Veronica Wu, founder of First Bight Ventures, recently announced new team members and her hopes for making Houston a leader in synthetic biology. Photo courtesy of First Bight Ventures

Since launching earlier this year, a Houston-based venture capital firm dedicated to investing in synthetic biology companies has made some big moves.

First Bight Ventures, founded by Veronica Wu, announced its growing team and plans to stand up a foundry and accelerator for its portfolio companies and other synthetic biology startups in Houston. The firm hopes to make Houston an international leader in synthetic biology.

“We have a moment in time where we can make Houston the global epicenter of synthetic biology and the bio economy," Wu says to a group of stakeholders last week at First Bight's Rocketing into the Bioeconomy event. "Whether its energy, semiconductor, space exploration, or winning the World Series — Houstonians lead. It’s in our DNA. While others look to the stars, we launch people into space.”

At First Bight's event, Wu introduced the company's new team members. Angela Wilkins, executive director of the Ken Kennedy Institute at Rice University, joined First Bight as partner, and Serafina Lalany, former executive director of Houston Exponential, was named entrepreneur in residence. Carlos Estrada, who has held leadership positions within WeWork in Houston, also joins the team as entrepreneur in residence and will oversee the company's foundry and accelerator that will be established to support synthetic biology startups, Wu says.

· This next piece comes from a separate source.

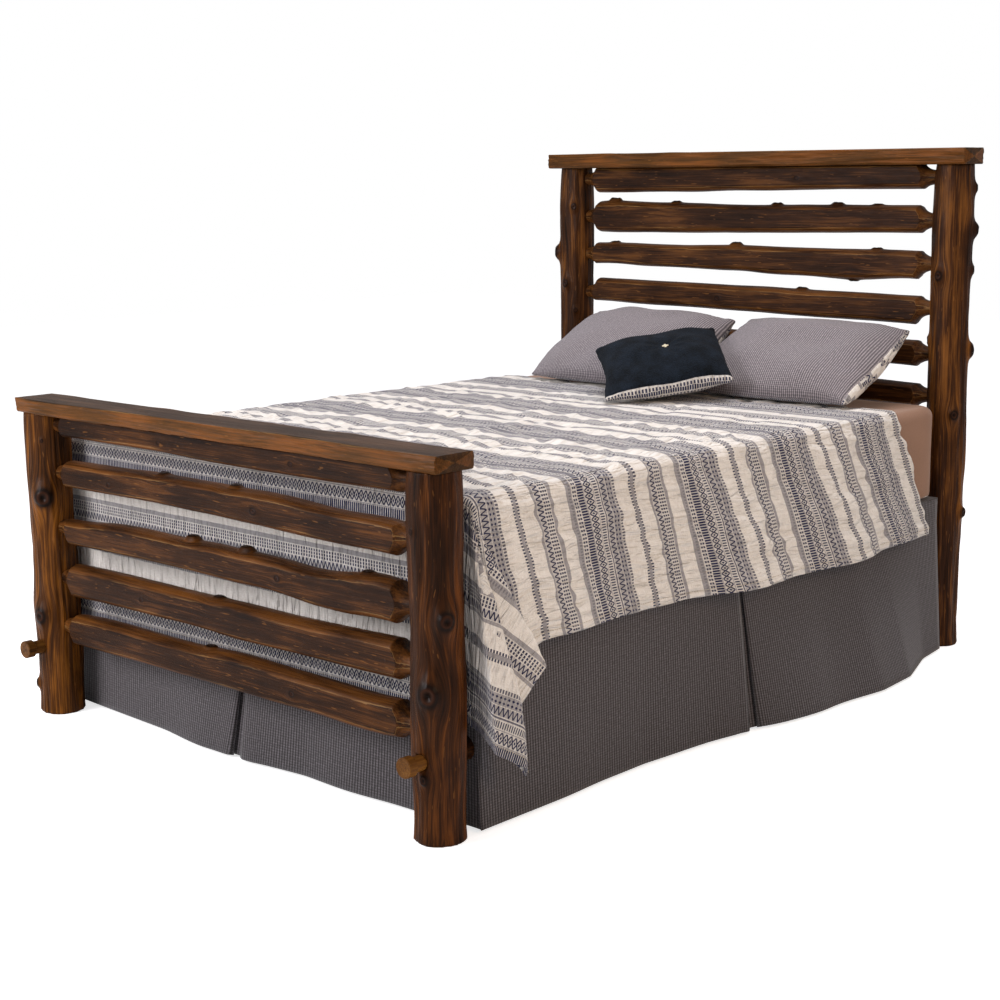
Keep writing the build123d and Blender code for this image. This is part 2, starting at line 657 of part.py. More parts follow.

“First Bight is investing to bring the best and the brightest — and most promising — synthetic biology startups from around the country to Houston," Wu continues.

First Bighthas one seed-staged company announced in its portfolio. San Diego-based Persephone Biosciences was founded in 2017 by synthetic and metabolic engineering pioneers, Stephanie Culler and Steve Van Dien. The company is working on developing microbial products that impact patient and infant health.

Wu, who worked at Apple before the launch of the iPhone and Tesla before Elon Musk was a household name, says she saw what was happening in Houston after her brother moved to town. She first invested in Houston's synthetic biology ecosystem when she contributed to one of Solugen's fundraising rounds. The alternative plastics company is now a unicorn valued at over $1 billion.

“I founded First Bight because of what I see is the next great wave of technology innovation," she says at the event. "I founded it in Houston because the pieces are right here.”